The Difficult Dance of Speed and Innovation
Blip’s innovations in tech and logistics deserve recognition. The company built micro-warehousing systems that allowed it to reduce delivery times to less than 30 minutes in some Bengaluru locations. Its backend used real-time data to surface available stock from partner stores and mapped it against local demand. This system worked efficiently in controlled zones.
However, scaling this tech across multiple cities or even different neighborhoods required more than technical skill. It required strong retailer relationships, trained delivery staff, and consistent customer support — all of which needed both time and money.
While Blip impressed early adopters with its vision, it couldn’t convert enough of them into loyal customers at the pace it needed. It also couldn’t attract investment fast enough to stay ahead of rising competition.
Co-Founder Ansh Agarwal Reflects
In his LinkedIn post, Ansh Agarwal expressed pride in what Blip achieved. He acknowledged the challenges and said, “Bootstrapping the business with limited capital made it extremely difficult for us to participate in the market.” He added that convincing stakeholders about their first-in-market innovations took time and slowed their go-to-market approach.
Despite the shutdown, Agarwal remains optimistic about vertical quick commerce’s future. “I continue to believe in this space and understand the need for verticalisation of quick commerce,” he said. Though Blip won’t lead that charge, Agarwal believes the model still holds potential for other players who can bring strong funding, robust infrastructure, and faster market execution.
Lessons for Future Founders
Blip’s journey offers several lessons for aspiring founders in the quick commerce space:
- Speed Is Expensive: Ultra-fast delivery demands more than just a logistics play — it requires reliable supply chains, dependable technology, and constant coordination between vendors and delivery teams. Without funding, that’s nearly impossible to sustain.
- Bootstrapping Doesn’t Work in Capital-Heavy Models: While bootstrapping works for software startups or low-overhead businesses, ultra-fast commerce operates on high burn rates.

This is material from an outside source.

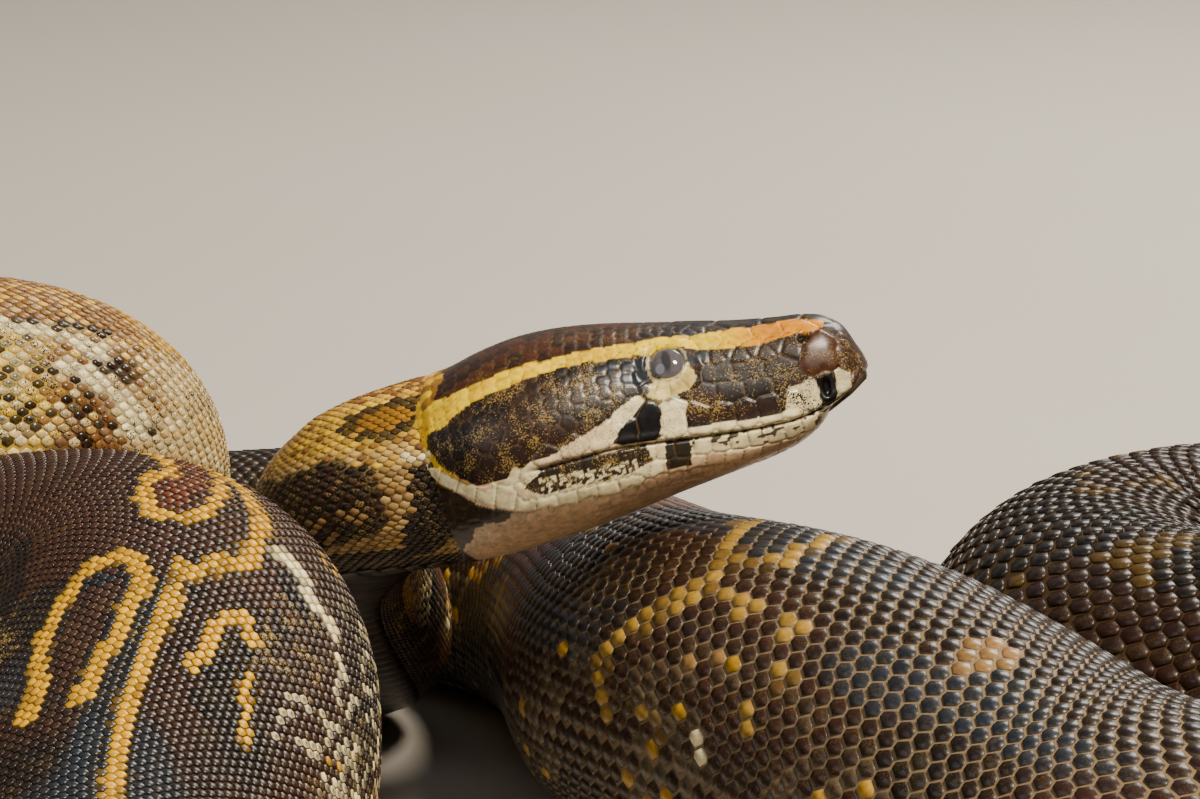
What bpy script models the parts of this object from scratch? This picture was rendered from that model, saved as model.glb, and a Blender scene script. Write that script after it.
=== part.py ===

To survive, startups need significant early investment or a proven revenue stream.
- Differentiation Alone Won’t Save You: Blip created a unique model, but it couldn’t scale fast enough. Sometimes, going first means burning time and money educating the market. Without capital, that education becomes a liability.
- Market Timing Matters: Blip entered during an emerging wave of interest in quick commerce, but it lacked the staying power to ride the wave. Meanwhile, competitors with deeper pockets are now doubling down on the same opportunity.
The Road Ahead for Vertical Quick Commerce
Even as Blip exits the stage, the idea it championed is far from dead. Consumer behavior continues to lean toward instant gratification. Whether it’s food, fashion, or even electronics, people now expect fast service, seamless returns, and hyper-local convenience.
Players like Slikk, NEWME, and Myntra are already advancing in this space. Their ability to deliver trendy, affordable fashion in under 90 minutes shows that the model may still succeed with the right mix of capital, tech, and partnerships.
Blip’s story may have ended, but it leaves behind important insights. Fast fashion delivery can work — but only if startups match their ambition with capital strength, operational depth, and clear execution plans.